While the president has been officially silent on the topic, Mayor Emanuel suggested to reporters that President Obama supported him, saying “I want you to understand, the president has weighed in… Every issue we’re talking about regarding accountability of our schools, quality in our schools to the education of our children, is the core thrust of Race to the Top.”
Mitt Romney actually gave one of the best and most substantive speeches of his campaign on the subject of education reform, calling it “the civil-rights issue of our era.” It is an issue where Republicans have more political flexibility than Democrats to seize the policy high ground and embrace cutting-edge reforms.
While union rhetoric against education reform can be harsh and intentionally intimidating, watch a documentary like Waiting for Superman—directed by Democrat Davis Guggenheim—to get a sense of the moral dimensions of this struggle. Listen to someone like Geoffrey Canada of the Harlem Children’s Zone to get a sense of the stakes and you’ll quickly start to see that this shouldn’t be seen as an issue of right versus left as much as it is a matter of right versus wrong.

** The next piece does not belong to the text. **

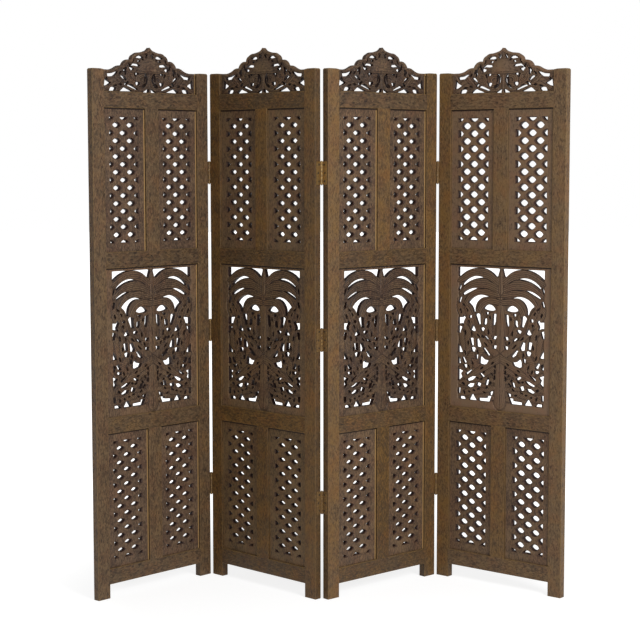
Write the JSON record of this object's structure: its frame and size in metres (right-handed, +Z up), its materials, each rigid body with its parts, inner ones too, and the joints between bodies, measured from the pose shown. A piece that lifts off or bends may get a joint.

Whatever the results of this teachers’ strike in Chicago—and there are hopes that it may be settled soon—there are signs the policy fault lines are starting to shift, creating the opportunity for cross-aisle collaboration and a new consensus. Being pro-teacher is not necessarily the same thing as being pro-union—and in the pursuit of improved education results, partisan politics should always take a back seat to putting kids first.